Lines containing the word "joints" need to be counted. Please reply with how many there are, and nothing else.

********

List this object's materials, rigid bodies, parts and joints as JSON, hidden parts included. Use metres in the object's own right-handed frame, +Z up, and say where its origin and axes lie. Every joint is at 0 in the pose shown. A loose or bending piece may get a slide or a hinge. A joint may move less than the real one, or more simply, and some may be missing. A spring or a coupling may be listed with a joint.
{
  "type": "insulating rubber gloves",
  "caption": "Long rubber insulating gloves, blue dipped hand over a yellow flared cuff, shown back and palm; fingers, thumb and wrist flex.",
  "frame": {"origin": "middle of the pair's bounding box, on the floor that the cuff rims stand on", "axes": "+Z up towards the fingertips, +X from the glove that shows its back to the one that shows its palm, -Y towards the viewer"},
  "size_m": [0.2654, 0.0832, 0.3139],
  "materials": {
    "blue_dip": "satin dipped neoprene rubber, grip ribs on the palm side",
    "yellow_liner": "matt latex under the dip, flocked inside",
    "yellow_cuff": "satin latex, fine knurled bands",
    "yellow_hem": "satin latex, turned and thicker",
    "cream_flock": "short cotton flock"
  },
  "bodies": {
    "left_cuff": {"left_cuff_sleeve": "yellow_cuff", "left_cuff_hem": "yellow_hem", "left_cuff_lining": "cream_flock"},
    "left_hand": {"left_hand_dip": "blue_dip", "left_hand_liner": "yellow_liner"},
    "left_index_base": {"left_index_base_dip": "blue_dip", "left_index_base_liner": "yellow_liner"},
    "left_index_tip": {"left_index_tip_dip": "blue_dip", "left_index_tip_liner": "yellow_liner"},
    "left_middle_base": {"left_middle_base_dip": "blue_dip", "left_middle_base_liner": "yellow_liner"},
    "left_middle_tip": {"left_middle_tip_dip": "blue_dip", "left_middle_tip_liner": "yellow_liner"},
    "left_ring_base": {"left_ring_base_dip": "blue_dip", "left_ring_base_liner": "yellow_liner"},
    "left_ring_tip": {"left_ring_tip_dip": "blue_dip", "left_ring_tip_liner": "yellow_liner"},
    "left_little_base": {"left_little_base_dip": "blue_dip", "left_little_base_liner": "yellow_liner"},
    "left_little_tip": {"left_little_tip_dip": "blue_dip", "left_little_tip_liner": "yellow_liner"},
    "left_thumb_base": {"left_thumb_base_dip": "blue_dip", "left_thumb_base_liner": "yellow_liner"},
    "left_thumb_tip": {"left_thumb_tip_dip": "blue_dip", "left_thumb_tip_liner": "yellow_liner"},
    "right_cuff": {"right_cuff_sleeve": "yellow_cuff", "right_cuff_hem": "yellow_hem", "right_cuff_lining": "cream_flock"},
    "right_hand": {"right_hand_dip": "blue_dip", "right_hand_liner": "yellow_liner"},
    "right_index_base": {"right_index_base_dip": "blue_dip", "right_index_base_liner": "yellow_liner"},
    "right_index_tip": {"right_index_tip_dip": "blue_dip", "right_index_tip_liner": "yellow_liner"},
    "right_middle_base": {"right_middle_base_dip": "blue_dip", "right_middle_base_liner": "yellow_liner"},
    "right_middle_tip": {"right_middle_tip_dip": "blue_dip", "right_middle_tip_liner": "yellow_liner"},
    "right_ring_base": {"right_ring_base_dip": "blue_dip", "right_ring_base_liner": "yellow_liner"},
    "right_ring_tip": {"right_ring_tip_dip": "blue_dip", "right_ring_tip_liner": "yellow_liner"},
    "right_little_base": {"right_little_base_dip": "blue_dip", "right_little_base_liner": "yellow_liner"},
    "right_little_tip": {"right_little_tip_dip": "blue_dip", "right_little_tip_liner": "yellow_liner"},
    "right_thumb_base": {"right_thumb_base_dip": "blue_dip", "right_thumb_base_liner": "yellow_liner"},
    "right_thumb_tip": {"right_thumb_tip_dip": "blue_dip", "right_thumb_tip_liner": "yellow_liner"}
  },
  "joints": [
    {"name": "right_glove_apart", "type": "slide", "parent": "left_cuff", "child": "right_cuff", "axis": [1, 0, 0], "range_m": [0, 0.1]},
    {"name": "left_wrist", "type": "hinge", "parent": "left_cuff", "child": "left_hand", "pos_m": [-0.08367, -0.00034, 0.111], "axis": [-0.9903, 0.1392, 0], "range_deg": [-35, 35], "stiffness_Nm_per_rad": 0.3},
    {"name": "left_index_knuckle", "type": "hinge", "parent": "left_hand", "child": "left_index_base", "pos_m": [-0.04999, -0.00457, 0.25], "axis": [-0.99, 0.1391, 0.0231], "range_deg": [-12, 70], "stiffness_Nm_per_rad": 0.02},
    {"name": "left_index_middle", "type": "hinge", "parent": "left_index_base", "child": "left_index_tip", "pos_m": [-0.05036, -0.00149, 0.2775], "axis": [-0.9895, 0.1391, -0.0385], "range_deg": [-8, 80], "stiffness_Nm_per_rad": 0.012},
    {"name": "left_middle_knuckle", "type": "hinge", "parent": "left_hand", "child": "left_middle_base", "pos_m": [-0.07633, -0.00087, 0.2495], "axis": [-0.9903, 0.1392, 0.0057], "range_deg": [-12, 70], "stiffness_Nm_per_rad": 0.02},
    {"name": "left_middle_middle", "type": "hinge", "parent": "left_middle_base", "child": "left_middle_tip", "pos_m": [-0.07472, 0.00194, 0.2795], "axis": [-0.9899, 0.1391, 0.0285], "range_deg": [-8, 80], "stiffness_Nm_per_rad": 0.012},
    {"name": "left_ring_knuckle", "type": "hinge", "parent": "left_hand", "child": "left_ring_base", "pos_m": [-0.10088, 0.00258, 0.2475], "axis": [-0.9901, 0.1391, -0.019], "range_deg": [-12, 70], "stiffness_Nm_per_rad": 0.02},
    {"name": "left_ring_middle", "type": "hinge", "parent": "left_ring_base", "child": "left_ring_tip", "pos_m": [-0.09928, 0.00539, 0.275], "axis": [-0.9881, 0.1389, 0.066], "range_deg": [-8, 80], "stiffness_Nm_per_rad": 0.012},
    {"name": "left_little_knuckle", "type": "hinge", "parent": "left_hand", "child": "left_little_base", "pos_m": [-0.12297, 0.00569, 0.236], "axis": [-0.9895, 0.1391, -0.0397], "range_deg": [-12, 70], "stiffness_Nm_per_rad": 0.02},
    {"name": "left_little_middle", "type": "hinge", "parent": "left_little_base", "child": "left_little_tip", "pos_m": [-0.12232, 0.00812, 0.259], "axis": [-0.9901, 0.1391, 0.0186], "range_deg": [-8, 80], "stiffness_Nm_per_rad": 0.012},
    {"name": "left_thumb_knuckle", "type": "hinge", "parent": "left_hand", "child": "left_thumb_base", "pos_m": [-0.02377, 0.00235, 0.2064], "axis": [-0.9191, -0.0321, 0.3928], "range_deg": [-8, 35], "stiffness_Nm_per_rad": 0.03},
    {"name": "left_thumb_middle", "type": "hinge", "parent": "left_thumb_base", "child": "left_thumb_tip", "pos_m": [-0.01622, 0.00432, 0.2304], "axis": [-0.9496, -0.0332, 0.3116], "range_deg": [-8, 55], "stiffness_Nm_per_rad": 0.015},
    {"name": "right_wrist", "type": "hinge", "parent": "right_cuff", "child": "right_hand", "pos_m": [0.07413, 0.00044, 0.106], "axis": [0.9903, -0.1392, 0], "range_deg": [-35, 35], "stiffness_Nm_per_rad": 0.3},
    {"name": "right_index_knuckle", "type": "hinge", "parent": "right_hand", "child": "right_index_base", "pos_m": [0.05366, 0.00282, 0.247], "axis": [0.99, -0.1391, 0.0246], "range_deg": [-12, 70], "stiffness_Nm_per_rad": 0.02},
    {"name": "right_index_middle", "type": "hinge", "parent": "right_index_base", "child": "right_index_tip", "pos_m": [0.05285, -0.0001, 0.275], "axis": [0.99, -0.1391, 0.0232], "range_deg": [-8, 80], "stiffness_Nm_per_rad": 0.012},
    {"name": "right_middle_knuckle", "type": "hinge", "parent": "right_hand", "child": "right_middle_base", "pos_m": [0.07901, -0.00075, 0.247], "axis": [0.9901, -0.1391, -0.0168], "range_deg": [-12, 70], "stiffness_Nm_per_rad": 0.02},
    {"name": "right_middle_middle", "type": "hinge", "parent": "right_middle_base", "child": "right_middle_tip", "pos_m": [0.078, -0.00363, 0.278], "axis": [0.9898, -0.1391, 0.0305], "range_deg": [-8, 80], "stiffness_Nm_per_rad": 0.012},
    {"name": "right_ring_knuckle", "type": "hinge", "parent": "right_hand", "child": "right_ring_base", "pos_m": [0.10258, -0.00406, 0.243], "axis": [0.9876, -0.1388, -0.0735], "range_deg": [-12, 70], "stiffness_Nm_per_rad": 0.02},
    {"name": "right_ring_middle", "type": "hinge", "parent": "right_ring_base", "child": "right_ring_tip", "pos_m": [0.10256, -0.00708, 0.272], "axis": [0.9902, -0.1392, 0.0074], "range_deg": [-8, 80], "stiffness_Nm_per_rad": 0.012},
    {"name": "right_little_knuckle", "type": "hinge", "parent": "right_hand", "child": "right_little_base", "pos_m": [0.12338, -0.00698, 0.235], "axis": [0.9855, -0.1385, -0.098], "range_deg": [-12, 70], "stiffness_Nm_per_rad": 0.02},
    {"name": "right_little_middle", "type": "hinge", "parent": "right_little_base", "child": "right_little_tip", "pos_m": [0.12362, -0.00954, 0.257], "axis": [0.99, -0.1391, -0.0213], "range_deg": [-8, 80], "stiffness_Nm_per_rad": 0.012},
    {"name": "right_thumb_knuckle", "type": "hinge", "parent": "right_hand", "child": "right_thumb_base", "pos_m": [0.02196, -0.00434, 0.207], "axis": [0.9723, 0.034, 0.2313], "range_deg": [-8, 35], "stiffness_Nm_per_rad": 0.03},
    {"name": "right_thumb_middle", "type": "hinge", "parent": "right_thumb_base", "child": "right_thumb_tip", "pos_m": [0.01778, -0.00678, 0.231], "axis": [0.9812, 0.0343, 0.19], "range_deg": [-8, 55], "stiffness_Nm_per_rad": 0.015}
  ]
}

********

◆ Exercise result:
2